▶ What is asked
Reproduce only this span: the line containing "bezel, dial, window = counter_parts()", the line containing "before = set(bpy.data.objects)", and every line between them, all exactly as given.
>> Start
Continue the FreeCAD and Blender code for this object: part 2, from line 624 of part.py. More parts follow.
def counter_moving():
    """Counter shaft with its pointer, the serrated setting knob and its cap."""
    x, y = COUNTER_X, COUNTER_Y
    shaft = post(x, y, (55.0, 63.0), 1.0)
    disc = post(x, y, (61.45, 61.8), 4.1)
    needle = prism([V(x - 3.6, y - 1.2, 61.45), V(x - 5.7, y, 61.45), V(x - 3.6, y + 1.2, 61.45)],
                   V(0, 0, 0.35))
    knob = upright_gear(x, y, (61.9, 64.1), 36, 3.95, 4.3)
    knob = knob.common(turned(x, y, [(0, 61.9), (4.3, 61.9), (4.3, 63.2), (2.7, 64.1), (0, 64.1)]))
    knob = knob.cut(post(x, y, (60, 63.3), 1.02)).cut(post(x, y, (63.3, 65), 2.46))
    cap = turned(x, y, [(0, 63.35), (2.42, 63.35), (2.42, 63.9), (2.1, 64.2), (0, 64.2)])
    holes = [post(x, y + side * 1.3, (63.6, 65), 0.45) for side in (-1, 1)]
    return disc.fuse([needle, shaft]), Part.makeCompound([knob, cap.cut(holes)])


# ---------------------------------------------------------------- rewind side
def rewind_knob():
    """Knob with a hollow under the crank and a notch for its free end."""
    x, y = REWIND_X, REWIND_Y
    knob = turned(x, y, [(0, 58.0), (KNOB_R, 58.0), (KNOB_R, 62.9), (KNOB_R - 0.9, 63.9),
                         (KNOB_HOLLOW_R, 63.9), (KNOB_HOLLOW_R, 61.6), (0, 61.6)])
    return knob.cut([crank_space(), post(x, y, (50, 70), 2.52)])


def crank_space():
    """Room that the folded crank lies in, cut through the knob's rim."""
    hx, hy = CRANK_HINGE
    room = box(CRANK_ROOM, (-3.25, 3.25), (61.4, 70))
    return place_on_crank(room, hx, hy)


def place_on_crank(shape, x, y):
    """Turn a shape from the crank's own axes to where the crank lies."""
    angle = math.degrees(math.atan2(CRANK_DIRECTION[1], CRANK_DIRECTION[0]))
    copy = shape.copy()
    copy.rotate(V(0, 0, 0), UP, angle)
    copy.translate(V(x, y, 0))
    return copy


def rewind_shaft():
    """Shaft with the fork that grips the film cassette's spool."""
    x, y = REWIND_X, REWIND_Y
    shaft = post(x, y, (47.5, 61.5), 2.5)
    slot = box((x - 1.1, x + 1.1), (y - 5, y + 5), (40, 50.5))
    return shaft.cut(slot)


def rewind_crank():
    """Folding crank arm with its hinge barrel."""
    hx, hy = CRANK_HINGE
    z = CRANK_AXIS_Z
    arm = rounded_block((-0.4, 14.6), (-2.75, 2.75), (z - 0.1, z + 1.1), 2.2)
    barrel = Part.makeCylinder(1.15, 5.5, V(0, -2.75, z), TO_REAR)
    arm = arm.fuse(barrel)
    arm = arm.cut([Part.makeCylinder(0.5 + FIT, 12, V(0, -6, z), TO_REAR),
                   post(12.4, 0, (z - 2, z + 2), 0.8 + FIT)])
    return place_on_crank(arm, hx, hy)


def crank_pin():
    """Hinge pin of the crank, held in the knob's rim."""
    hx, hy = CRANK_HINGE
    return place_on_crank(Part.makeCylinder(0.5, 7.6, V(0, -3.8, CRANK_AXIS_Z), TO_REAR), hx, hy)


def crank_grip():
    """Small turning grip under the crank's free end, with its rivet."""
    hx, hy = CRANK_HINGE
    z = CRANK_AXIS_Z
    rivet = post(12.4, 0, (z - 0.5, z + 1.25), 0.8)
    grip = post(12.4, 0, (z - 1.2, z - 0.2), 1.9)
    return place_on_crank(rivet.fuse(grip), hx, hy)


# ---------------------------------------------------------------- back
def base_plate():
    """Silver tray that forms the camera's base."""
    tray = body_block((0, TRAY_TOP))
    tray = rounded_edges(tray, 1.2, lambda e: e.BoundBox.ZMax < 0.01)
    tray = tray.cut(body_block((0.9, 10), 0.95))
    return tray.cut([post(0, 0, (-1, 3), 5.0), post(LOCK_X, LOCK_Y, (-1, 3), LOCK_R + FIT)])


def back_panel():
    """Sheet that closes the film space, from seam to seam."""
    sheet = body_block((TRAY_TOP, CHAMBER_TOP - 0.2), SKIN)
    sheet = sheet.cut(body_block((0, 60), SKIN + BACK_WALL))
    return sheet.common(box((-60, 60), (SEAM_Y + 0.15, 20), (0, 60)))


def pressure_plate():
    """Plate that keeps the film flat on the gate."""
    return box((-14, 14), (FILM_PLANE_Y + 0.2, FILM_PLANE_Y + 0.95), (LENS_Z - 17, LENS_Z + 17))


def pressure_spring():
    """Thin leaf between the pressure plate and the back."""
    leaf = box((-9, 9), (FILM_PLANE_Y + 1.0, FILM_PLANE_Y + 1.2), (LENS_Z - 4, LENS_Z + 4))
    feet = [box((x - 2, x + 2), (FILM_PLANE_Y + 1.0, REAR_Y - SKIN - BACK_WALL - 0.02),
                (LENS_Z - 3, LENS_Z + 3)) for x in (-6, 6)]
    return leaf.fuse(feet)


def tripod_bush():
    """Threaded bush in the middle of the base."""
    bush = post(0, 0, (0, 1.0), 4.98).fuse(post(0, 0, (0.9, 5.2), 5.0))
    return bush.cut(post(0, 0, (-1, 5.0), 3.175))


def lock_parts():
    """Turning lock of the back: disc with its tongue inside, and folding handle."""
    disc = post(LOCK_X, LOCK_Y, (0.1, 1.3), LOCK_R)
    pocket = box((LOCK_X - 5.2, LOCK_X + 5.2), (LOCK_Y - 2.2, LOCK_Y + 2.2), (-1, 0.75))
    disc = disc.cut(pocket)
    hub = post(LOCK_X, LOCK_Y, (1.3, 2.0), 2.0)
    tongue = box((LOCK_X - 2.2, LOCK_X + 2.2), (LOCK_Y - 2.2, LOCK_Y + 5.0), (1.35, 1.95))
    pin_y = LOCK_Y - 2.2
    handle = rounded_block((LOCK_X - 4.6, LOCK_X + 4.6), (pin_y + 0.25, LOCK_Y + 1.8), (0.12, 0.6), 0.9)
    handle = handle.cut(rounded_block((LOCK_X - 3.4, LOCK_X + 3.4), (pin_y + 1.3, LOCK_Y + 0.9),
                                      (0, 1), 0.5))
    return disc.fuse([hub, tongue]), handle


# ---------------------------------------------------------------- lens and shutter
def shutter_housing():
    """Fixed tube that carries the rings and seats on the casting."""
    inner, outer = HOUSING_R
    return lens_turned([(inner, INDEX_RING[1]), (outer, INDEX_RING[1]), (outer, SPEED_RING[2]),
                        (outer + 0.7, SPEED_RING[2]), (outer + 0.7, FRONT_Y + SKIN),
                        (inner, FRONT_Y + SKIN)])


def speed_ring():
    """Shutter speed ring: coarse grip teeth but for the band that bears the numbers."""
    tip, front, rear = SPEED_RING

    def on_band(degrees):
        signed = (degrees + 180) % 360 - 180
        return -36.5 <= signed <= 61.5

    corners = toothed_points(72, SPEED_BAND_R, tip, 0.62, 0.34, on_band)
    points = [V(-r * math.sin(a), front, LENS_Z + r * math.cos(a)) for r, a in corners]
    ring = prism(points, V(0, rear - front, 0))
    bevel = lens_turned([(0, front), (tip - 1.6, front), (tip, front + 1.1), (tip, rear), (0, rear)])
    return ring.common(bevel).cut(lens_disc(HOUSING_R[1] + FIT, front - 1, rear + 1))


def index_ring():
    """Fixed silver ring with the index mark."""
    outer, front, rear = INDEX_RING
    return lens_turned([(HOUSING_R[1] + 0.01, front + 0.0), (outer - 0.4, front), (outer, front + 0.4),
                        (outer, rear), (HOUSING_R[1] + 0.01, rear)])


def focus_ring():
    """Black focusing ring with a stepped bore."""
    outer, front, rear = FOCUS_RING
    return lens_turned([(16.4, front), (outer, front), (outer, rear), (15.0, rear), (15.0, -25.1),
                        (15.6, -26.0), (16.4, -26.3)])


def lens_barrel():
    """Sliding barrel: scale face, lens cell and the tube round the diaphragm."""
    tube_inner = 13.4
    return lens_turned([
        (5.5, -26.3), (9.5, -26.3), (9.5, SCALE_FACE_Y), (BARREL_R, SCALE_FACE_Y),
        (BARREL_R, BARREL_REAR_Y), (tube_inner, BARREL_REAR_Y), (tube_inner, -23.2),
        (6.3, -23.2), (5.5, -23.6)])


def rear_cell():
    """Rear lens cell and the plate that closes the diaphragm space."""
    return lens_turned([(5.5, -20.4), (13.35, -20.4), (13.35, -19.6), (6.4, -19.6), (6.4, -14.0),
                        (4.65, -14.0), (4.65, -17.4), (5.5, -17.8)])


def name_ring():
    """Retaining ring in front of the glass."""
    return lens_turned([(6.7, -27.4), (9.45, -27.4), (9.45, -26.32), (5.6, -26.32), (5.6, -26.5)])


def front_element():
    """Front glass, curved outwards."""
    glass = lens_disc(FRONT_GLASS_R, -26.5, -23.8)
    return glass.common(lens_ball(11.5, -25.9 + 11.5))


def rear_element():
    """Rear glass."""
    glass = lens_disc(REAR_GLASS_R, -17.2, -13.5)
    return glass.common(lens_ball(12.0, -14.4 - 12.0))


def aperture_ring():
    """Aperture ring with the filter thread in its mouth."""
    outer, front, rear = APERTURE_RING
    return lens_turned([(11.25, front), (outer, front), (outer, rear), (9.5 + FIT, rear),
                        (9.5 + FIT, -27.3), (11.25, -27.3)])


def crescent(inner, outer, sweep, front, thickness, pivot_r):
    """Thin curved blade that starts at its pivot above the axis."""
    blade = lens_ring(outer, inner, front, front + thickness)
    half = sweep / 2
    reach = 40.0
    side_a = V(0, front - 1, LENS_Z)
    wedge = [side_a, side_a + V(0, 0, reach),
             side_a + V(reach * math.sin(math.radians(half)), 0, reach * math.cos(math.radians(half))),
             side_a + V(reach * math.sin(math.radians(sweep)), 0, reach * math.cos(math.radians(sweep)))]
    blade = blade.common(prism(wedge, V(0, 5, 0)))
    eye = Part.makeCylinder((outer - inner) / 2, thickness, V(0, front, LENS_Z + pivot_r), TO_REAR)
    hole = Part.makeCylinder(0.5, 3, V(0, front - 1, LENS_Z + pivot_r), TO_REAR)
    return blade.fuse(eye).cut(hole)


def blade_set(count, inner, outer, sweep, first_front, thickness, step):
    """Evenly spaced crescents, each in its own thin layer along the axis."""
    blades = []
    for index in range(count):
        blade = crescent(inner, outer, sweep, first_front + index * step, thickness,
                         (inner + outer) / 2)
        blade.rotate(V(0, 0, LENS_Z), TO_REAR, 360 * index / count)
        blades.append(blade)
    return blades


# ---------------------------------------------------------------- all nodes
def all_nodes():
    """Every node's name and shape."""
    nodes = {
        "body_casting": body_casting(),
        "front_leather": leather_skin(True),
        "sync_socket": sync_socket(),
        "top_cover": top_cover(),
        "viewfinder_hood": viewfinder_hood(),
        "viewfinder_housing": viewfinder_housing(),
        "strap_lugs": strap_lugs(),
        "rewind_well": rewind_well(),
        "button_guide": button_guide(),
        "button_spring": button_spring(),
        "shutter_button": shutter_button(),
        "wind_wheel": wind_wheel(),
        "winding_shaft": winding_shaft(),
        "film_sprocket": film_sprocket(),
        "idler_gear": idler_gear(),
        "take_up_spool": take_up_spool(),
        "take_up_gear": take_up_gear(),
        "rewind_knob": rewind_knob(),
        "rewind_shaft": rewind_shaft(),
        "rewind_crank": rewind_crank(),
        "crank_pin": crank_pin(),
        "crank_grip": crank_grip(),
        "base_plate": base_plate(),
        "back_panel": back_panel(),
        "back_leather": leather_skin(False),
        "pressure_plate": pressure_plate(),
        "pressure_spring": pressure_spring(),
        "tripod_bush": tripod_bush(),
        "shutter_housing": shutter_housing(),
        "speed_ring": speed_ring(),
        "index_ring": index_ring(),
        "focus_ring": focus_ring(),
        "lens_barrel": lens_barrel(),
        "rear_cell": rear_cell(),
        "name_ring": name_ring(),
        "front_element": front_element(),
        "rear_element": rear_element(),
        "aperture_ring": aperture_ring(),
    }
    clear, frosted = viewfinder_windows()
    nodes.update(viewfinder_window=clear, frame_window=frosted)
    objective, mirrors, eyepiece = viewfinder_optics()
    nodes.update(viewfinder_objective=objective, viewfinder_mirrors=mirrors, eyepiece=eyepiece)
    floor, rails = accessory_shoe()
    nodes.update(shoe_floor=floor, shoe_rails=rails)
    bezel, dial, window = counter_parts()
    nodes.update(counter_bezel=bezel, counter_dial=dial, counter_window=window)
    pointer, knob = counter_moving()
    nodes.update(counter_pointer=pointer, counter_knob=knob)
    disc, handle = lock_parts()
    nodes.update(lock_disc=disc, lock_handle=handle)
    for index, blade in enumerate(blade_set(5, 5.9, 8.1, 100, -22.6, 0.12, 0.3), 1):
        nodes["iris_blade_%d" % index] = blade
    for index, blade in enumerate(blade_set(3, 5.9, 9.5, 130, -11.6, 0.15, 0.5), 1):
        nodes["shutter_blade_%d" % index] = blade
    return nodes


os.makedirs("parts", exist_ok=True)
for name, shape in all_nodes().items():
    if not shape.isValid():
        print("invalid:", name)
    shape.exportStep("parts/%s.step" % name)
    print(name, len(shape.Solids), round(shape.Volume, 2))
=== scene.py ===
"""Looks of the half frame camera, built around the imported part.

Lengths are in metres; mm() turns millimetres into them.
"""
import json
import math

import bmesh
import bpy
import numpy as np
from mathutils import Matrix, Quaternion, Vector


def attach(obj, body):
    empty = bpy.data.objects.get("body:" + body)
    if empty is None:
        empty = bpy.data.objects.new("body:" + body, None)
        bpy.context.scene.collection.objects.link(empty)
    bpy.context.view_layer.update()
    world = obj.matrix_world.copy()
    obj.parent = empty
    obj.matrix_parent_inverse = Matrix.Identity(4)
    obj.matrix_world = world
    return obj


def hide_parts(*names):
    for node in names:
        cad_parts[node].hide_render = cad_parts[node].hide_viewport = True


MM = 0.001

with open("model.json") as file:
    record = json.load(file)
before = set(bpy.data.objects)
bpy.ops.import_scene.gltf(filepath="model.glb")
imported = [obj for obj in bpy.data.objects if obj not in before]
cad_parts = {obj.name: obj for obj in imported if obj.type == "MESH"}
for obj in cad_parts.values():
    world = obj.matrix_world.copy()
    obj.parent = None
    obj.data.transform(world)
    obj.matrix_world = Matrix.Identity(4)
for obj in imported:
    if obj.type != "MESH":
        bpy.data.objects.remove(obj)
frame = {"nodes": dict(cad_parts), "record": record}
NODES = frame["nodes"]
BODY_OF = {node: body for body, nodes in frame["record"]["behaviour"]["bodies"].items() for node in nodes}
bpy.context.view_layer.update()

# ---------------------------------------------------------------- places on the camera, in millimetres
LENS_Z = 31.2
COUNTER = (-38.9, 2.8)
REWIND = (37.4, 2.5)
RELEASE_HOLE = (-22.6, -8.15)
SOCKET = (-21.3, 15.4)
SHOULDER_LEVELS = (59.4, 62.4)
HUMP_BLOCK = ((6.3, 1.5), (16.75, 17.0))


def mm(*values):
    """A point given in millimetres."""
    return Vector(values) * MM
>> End
▶ Exercise output
    bezel, dial, window = counter_parts()
    nodes.update(counter_bezel=bezel, counter_dial=dial, counter_window=window)
    pointer, knob = counter_moving()
    nodes.update(counter_pointer=pointer, counter_knob=knob)
    disc, handle = lock_parts()
    nodes.update(lock_disc=disc, lock_handle=handle)
    for index, blade in enumerate(blade_set(5, 5.9, 8.1, 100, -22.6, 0.12, 0.3), 1):
        nodes["iris_blade_%d" % index] = blade
    for index, blade in enumerate(blade_set(3, 5.9, 9.5, 130, -11.6, 0.15, 0.5), 1):
        nodes["shutter_blade_%d" % index] = blade
    return nodes


os.makedirs("parts", exist_ok=True)
for name, shape in all_nodes().items():
    if not shape.isValid():
        print("invalid:", name)
    shape.exportStep("parts/%s.step" % name)
    print(name, len(shape.Solids), round(shape.Volume, 2))
=== scene.py ===
"""Looks of the half frame camera, built around the imported part.

Lengths are in metres; mm() turns millimetres into them.
"""
import json
import math

import bmesh
import bpy
import numpy as np
from mathutils import Matrix, Quaternion, Vector


def attach(obj, body):
    empty = bpy.data.objects.get("body:" + body)
    if empty is None:
        empty = bpy.data.objects.new("body:" + body, None)
        bpy.context.scene.collection.objects.link(empty)
    bpy.context.view_layer.update()
    world = obj.matrix_world.copy()
    obj.parent = empty
    obj.matrix_parent_inverse = Matrix.Identity(4)
    obj.matrix_world = world
    return obj


def hide_parts(*names):
    for node in names:
        cad_parts[node].hide_render = cad_parts[node].hide_viewport = True


MM = 0.001

with open("model.json") as file:
    record = json.load(file)
before = set(bpy.data.objects)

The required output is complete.